— start SUPPLIED MATERIAL —
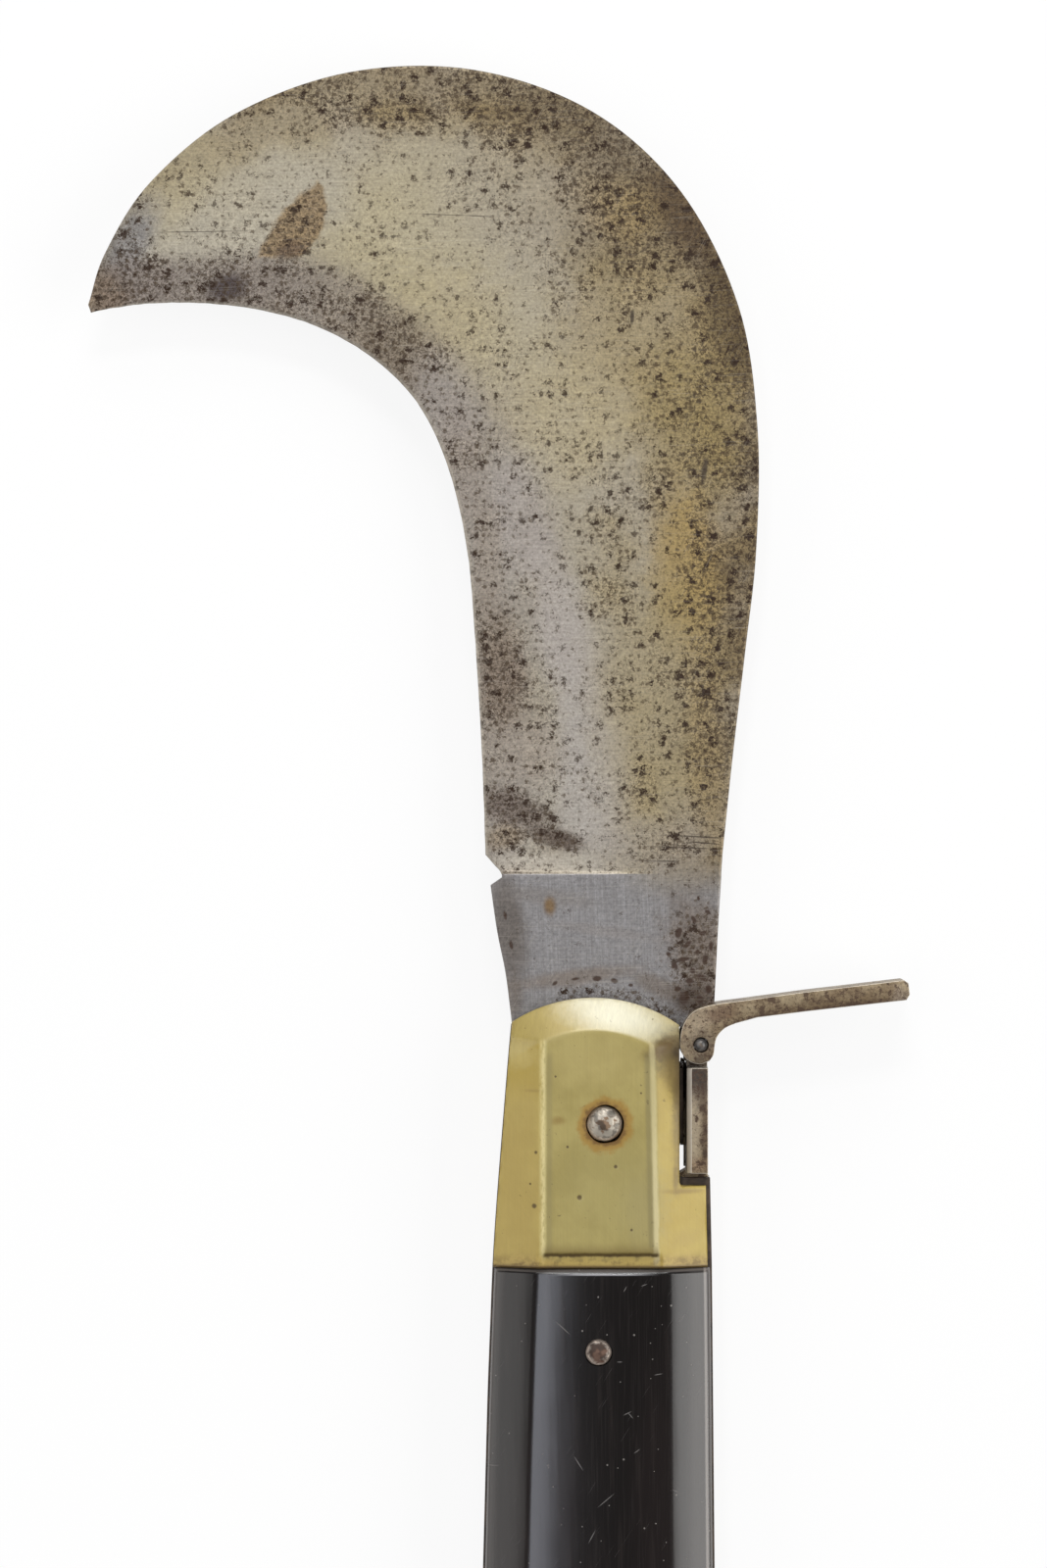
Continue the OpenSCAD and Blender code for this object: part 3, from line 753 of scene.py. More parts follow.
def makeScale(form, node, name, side, heads):
    low, high = boxOf(node)
    base = baseOf(node, side)
    outline = outlineAt(node, midZ + side * base)
    tree = rayTree(node)
    after = np.roll(outline, -1, axis=0)
    ends = form["nearEnd"]
    count = int((high.y - low.y - 2 * ends[-1]) / form["row"])
    middle = np.linspace(high.y - ends[-1], low.y + ends[-1], count)[1:-1]
    rings = []
    for y in [high.y - d for d in ends] + list(middle) + [low.y + d for d in reversed(ends)]:
        level = np.clip(y, low.y + 0.01, high.y - 0.01)
        crossed = (outline[:, 1] - level) * (after[:, 1] - level) < 0
        a, b = outline[crossed], after[crossed]
        xs = a[:, 0] + (b[:, 0] - a[:, 0]) * (level - a[:, 1]) / (b[:, 1] - a[:, 1])
        rings.append(scaleRow(form, tree, side, base, y, xs.min(), xs.max(), (low.y, high.y), heads))
    scale = skin(name, rings, form["sharp"])
    # 1 along the outer edges, fading to 0 inwards
    ends = np.array([(ring[0][1], ring[0][0], ring[-1][0]) for ring in rings[::-1]]).T
    xs, ys = np.array([v.co[:2] for v in scale.data.vertices]).T / mm
    near = np.minimum(xs - np.interp(ys, ends[0], ends[1]), np.interp(ys, ends[0], ends[2]) - xs)
    rim = scale.data.attributes.new("hornRim", "FLOAT", "POINT")
    rim.data.foreach_set("value", np.clip(1 - near / form["rim"], 0, 1).astype(np.float32))
    for x, y, radius in heads:
        hole = newPeg("hole", (x, y), radius + form["gap"], 0, 2 * midZ, ragged=form["ragged"])
        carve(scale, hole, sharp=form["sharp"])
    return scale


# Edges worn round: how wide on each piece, in how many steps, from which angle, and what is still flat
wearForm = {
    "backspring": 0.22, "lock_lever": 0.22, "near_liner": 0.12, "far_liner": 0.12,
    "steps": 3, "angle": 30, "flat": 0.6,
}


# A CAD piece with its sharp edges worn round, from a copy whose loose triangles are merged
def makeWorn(form, node, name):
    mesh = nodes[node].data.copy()
    mesh.materials.clear()
    shape = merged(mesh)
    flat = math.radians(form["flat"])
    bmesh.ops.dissolve_limit(shape, angle_limit=flat, verts=shape.verts, edges=shape.edges)
    shape.to_mesh(mesh)
    shape.free()
    piece = linked(name, mesh)
    bevel = piece.modifiers.new("wear", "BEVEL")
    bevel.width = form[node] * mm
    bevel.segments = form["steps"]
    bevel.limit_method = "ANGLE"
    bevel.angle_limit = math.radians(form["angle"])
    return settle(piece)


# A lip on the spring's broad head reaches in below the tang and stands in for the shade in the gap beside
# the bolsters, hiding the floor there
lipForm = {
    "z": (2.1, 3.8),
    "outline": [
        (9.85, -3.2), (10.25, -3.2), (10.25, -5.9), (10.9, -5.9), (10.9, 6.7), (10.15, 7.9), (9.85, 7.9),
    ],
}


def makeSpring(form):
    spring = makeWorn(wearForm, "backspring", "lockSpring")
    lip = skin("lip", [np.array([(x, y, z) for x, y in form["outline"]]) for z in form["z"]])
    return carve(spring, lip, "UNION")


# Pins and rivets: one Geometry Nodes tree turns a shank with peened ends at every point it is given.
# Its inputs are metres, and bumps are counted to the metre
pinInputs = {
    "Low": 0.0, "High": 0.01, "Shank Radius": 0.001, "Head Radius": 0.0015, "Dome": 0.0002,
    "Flare": 0.0007, "Low Head": 1.0, "High Head": 1.0, "Hammering": 0.00004,
}
pinShape = {"rings": 72, "sides": 40, "bumps": 900.0, "sunk": 0.62}


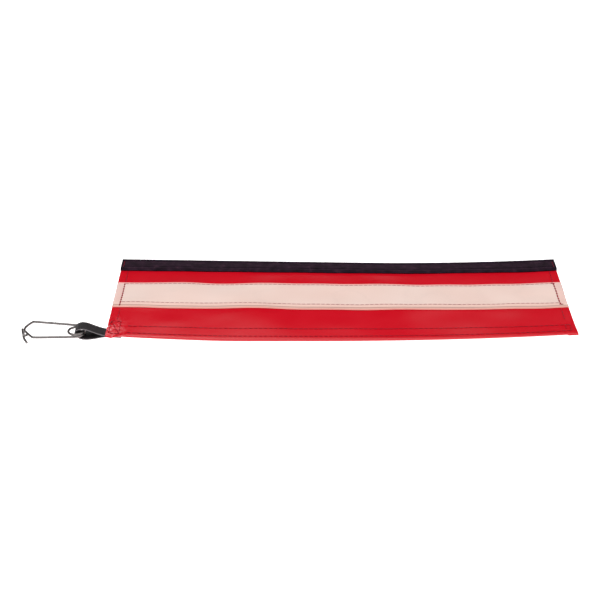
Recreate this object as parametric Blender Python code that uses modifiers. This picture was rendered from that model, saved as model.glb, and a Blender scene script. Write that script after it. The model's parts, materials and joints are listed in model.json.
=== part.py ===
"""A wrap-around marker sleeve that lies flat, with a wire snap hook on a strap at one corner.

A red coated-fabric sheet closes around a rope or a bar: a loop tape on top of its far edge meets a
hook tape under its near edge. A reflective band runs along the middle. The cloth is modelled as six
strips that turn about five lengthwise fold lines. X is the length, +Y the far edge and +Z up.
"""

import math

import bmesh
import bpy
from mathutils import Matrix, Vector

# Driving dimensions, in metres.
LENGTH = 0.457
SHEET = 0.0006  # coated fabric
FAR_FLAP = 0.0255
FAR_RED = 0.025
BAND = 0.050
NEAR_RED = 0.024
NEAR_FLAP = 0.0275
HEM = 0.010  # the fabric turned under at each end
TUCK = 0.0065  # its raw edge, turned in once more
LOOP_TAPE = (0.025, 0.0022)  # width, thickness
HOOK_TAPE = (0.025, 0.0020)
REFLECTIVE = 0.0004
THREAD_R = 0.00025
SINK = 0.0010  # the depth that the loop tape's stitches pull its pile down by
TAPE_SEAM = 0.0060  # a long row of stitches, inside a tape's edge
END_SEAM = 0.0025  # its short rows, inside a tape's end
HEM_SEAM = 0.0065
BAND_SEAMS = (0.0040, 0.0095)  # inside the band's far edge and its near one
STRAP = (0.0127, 0.0010)  # width, thickness
STRAP_INSET = 0.0030  # from the near edge
ANCHOR = 0.020  # the strap's sewn length under the corner
STRAP_REACH = 0.0206  # from the sheet's end to the ring's far side, where the hook turns
STRAP_FREE = 0.0015  # from the sheet's end to the line that the strap bends at
STRAP_PINCH = 0.0015  # the two layers side by side, past that line
STRAP_FILLET = 0.0020
WIRE = 0.0018
STRAP_PLAY = 0.00055  # between the strap's edge and the coil
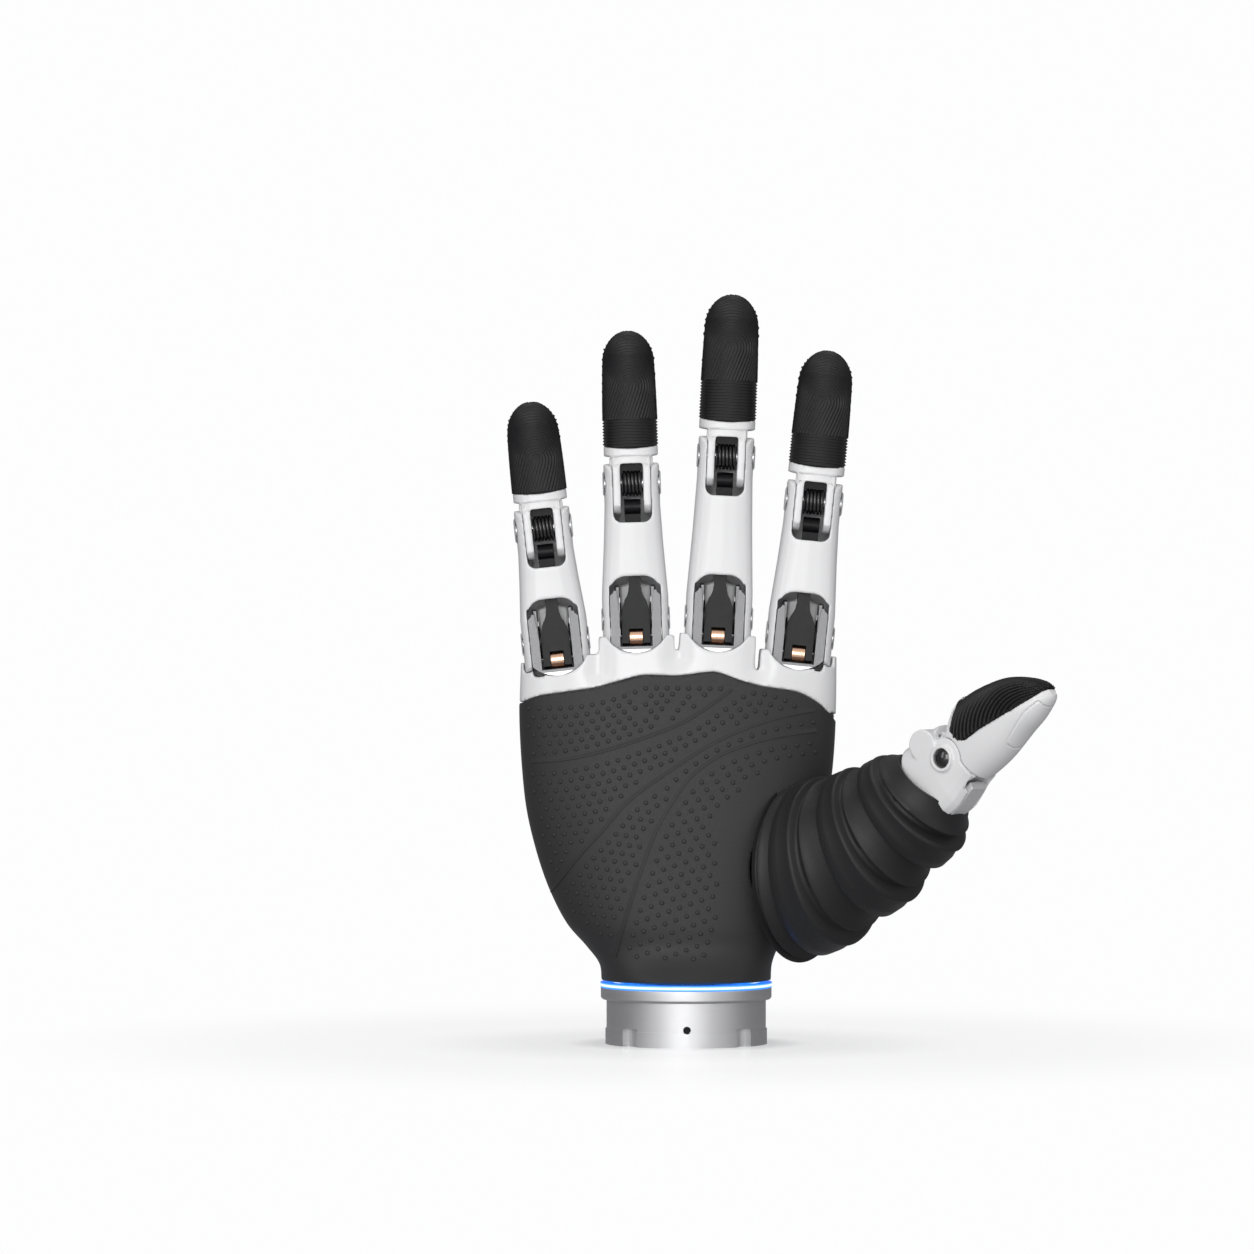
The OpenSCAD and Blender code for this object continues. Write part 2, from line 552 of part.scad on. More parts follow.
// Wedge cleared below the grip side so that the tip can fold
tip_fold = 33;
module tip_relief() across([[0, 0], [-20, 20 * tan(tip_fold)], [-20, -5]]);
module thumb_tip() color("white") at_thumb() translate([0, 0, thumb_link]) difference() {
  union() {
    difference() {
      thumb_form(0.1);
      pad_side(0);
      difference() {
        nail_side();
        thumb_form(0.1 + nail_d);
      }
      for (s = [-1, 1]) hinge(s > 0 ? tongue_half : -12, s > 0 ? 12 : -tongue_half, ear_tip_r + 0.15);
      translate([-14, -12, -2]) cube([14, 24, 5]);
      translate([-eps, -12, -2]) cube([14, 24, 2 + back_rise + 0.15]);
      tip_relief();
    }
    intersection() {
      thumb_form(2.4);
      difference() {
        translate([-20, -20, ear_tip_r + 0.4]) cube([40, 40, thumb_end - 9.6]);
        tip_relief();
      }
    }
    hinge(-tongue_half, tongue_half, tongue_r);
    translate([-1, -tongue_half, 0]) cube([7, 2 * tongue_half, 9]);
  }
  hinge(-12, 12, pin_r + run);
}
module thumb_pad() color("#232324") at_thumb() translate([0, 0, thumb_link]) difference() {
  intersection() {
    thumb_form();
    pad_side(seam);
  }
  thumb_form(2.4 - seam);
}
// Banded rubber sleeve: each band is raised at its lower edge and slips
// under the next one
sleeve_in = 1.4;
// Share of the way at which each band starts; the last is the rim
band_starts = [0, 0.19, 0.5, 0.77, 1];
bands = len(band_starts) - 1;
module sleeve(i0, i1, s0, s1) color("#2d2d2e") loft_shell([for (i = [i0:i1]) sleeve_ring(i, 0)], [for (i = [i0:i1]) sleeve_ring(i, sleeve_in)]);
// Stations along the sleeve: share of the way, radius step within a band
band_profile = [[0, 0.9], [0.15, 1.1], [0.75, 0.5], [0.97, -0.9]];
sleeve_base = [26, -5.5, 44.8];
sleeve_base_r = 22.6;
function thumb_dir() = [cos(thumb_rise) * cos(thumb_turn), -cos(thumb_rise) * sin(thumb_turn), sin(thumb_rise)];
rim_back = 12;
function rim_centre() = thumb_root + thumb_dir() * (thumb_link - rim_back);
sleeve_sag = 15;
sleeve_fan = 30;
function sleeve_mid(t) = sleeve_base + (rim_centre() - sleeve_base) * t - [0, 0, sleeve_sag * t * (1 - t)];
// Ring at one station: tall and narrow at the palm, round at the rim
function sleeve_ring(i, inset) = let (b = floor(i / 4), p = band_profile[i % 4],
  t = band_starts[b] + p[0] * (band_starts[b + 1] - band_starts[b]),
  r = sleeve_base_r + (sleeve_r - sleeve_base_r) * pow(t, 1.15) + p[1] * (1 - 0.4 * t) - inset, c = sleeve_mid(t),
  narrow = 0.8 + 0.17 * t, tilt = 90 - thumb_rise + (1 - t) * sleeve_fan, turn = -thumb_turn - (1 - t) * 5, n = 32)
  [for (k = [0:n - 1]) let (g = 360 * k / n, x = r * cos(g), y = (narrow * (r + inset) - inset) * sin(g))
    c + turn_z([x * cos(tilt), y, -x * sin(tilt)], turn)];
function turn_z(p, a) = [p[0] * cos(a) - p[1] * sin(a), p[0] * sin(a) + p[1] * cos(a), p[2]];
// A tube wall between an outer and an inner stack of rings
module loft_shell(outer, inner) {
  n = len(outer[0]);
  m = len(outer);
  loop = concat(outer, [for (i = [m - 1:-1:0]) inner[i]]);
  q = len(loop);
  polyhedron(points = [for (r = loop) each r], faces = [for (j = [0:q - 1], i = [0:n - 1], h = [0, 1])
    let (a = j * n + i, b = j * n + (i + 1) % n, c = ((j + 1) % q) * n + i, d = ((j + 1) % q) * n + (i + 1) % n)
    h == 0 ? [a, c, b] : [b, c, d]]);
}
split_ring = 8;
module thumb_sleeve_lower() color("#2d2d2e") difference() {
  sleeve(0, split_ring - 1);
  palm_body(-0.35);
}
module thumb_sleeve_upper() sleeve(split_ring, 4 * bands - 1);

wrist_coupling();
wrist_flange();
light_ring();
palm_frame();
palm_skin();
back_cover();
finger_motors();
control_board();
wrist_plug();
cover_screws();
for (f = [0:3]) {
  name = fingers[f][0];
  knuckle(f);
  knuckle_pin(f);
  lever(f);
  roller(f);
  casing(f);
  middle_pin(f);
  spring(f);
  coupler(f);
  tip(f);
  pad(f);
}
thumb_carrier();
thumb_sleeve_lower();
thumb_sleeve_upper();
thumb_arm();
thumb_axle();
thumb_root_pin();
thumb_tip_pin();
thumb_strap();
thumb_tip();
thumb_pad();
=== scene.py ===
# Dexterous robot hand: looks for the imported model, in metres, in the model's own frame.
import json
import math
import bmesh
import bpy
from mathutils import Matrix, Vector
from mathutils.bvhtree import BVHTree

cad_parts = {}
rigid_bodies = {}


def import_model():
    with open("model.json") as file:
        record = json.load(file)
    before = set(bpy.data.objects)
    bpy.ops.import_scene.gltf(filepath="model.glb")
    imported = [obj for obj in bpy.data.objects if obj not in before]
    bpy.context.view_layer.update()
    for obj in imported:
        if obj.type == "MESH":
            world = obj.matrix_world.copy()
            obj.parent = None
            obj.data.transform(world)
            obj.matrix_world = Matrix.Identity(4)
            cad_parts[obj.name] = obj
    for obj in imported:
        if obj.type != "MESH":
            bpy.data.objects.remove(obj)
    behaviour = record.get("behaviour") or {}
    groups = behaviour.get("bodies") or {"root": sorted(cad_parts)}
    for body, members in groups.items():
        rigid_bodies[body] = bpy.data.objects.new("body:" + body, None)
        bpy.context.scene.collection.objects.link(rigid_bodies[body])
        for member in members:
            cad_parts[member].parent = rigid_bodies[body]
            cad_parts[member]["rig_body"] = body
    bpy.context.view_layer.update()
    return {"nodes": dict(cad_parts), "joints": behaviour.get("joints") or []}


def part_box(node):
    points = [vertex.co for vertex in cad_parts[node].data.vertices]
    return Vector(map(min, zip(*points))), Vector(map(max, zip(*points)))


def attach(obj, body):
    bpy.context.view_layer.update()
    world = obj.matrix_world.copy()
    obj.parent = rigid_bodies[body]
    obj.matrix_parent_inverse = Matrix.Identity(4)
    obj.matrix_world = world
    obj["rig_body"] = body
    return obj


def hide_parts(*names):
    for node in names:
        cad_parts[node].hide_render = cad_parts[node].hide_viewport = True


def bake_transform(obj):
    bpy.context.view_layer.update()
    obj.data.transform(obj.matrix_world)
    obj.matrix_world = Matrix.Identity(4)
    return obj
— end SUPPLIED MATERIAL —
* [SET EXERCISE] Exactly as written, return the lines from the line containing "wrist_coupling();" through the line containing "for body, members", both included.

* [TASK ANSWER]
wrist_coupling();
wrist_flange();
light_ring();
palm_frame();
palm_skin();
back_cover();
finger_motors();
control_board();
wrist_plug();
cover_screws();
for (f = [0:3]) {
  name = fingers[f][0];
  knuckle(f);
  knuckle_pin(f);
  lever(f);
  roller(f);
  casing(f);
  middle_pin(f);
  spring(f);
  coupler(f);
  tip(f);
  pad(f);
}
thumb_carrier();
thumb_sleeve_lower();
thumb_sleeve_upper();
thumb_arm();
thumb_axle();
thumb_root_pin();
thumb_tip_pin();
thumb_strap();
thumb_tip();
thumb_pad();
=== scene.py ===
# Dexterous robot hand: looks for the imported model, in metres, in the model's own frame.
import json
import math
import bmesh
import bpy
from mathutils import Matrix, Vector
from mathutils.bvhtree import BVHTree

cad_parts = {}
rigid_bodies = {}


def import_model():
    with open("model.json") as file:
        record = json.load(file)
    before = set(bpy.data.objects)
    bpy.ops.import_scene.gltf(filepath="model.glb")
    imported = [obj for obj in bpy.data.objects if obj not in before]
    bpy.context.view_layer.update()
    for obj in imported:
        if obj.type == "MESH":
            world = obj.matrix_world.copy()
            obj.parent = None
            obj.data.transform(world)
            obj.matrix_world = Matrix.Identity(4)
            cad_parts[obj.name] = obj
    for obj in imported:
        if obj.type != "MESH":
            bpy.data.objects.remove(obj)
    behaviour = record.get("behaviour") or {}
    groups = behaviour.get("bodies") or {"root": sorted(cad_parts)}
    for body, members in groups.items():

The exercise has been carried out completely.